When William Safire asked the lexicographer Sol Steinmetz about the “chopped liver” expression in a 1998 New York Times “On Language” column, Steinmetz offered, “Chopped liver is merely an appetizer or side dish, not as important as chicken soup or gefilte fish. Hence it was often used among Jewish comedians in the Borscht Belt as a humorous metaphor for something or someone insignificant.”
Chopped chicken liver might seem even more insignificant, reinforced by the fact that “chicken liver” carries its own set of pejorative connotations having to do with meekness and cowardice. In 1968, syndicated columnist Jim Bishop wrote about seeing Don Rickles perform at a Miami Beach nightclub: Rickles, with his caustic insult comedy, “chopped the audience like chicken liver.”
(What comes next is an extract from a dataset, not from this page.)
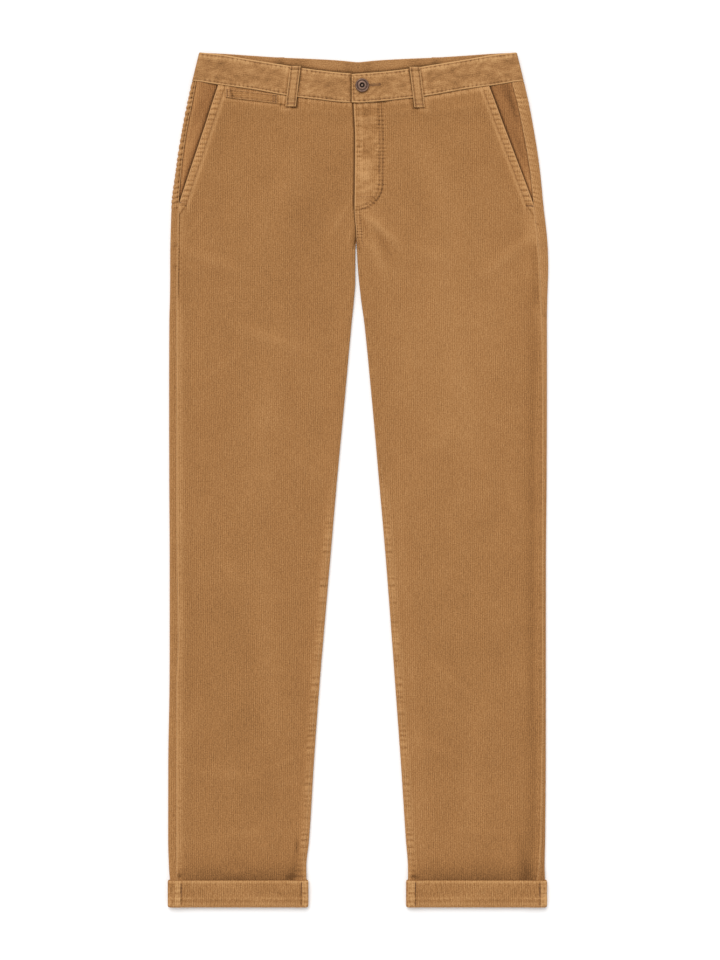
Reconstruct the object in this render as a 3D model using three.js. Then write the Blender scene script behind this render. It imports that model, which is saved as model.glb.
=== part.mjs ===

When the comic actor James Coco achieved fame as a frequent “Tonight Show” guest in 1972, he told The Philadelphia Inquirer that he was shocked not to be recognized in Rome. “I would walk down the street and nobody looked at me,” Coco said. “I thought, ‘What am I? Chopped chicken liver?” That same line, with “chopped chicken liver,” was also used by Tony Curtis playing a flashy Hollywood producer in the 1980 mystery movie The Mirror Crack’d. And in 1991, Henry Winkler said the same thing in an interview with The Chicago Tribune about a TV movie he was starring in.
The Bloomberg-style version, with “chopped” elided, also has some precedence. For instance, when The New York Times creating new titles of “senior writer” and “senior photographer” for a select group of staffers in 1990, Chicago Tribune media columnist James Warren wrote, “Picking any such group in a workplace would bring grousing. People left out wonder, ‘Am I chicken liver?’”
One example strikes even closer to home. In 2002, when Bloomberg was mayor of New York, he faced contentious contract negotiations with the United Federation of Teachers. The union’s president, Randi Weingarten, told The New York Post that the teachers didn’t want to strike, “but she said they feel like ‘chicken liver’ for being without a contract for 16 months and facing a second year of budget cuts.”
After getting eviscerated at Wednesday’s debate, Bloomberg may know what that feels like too.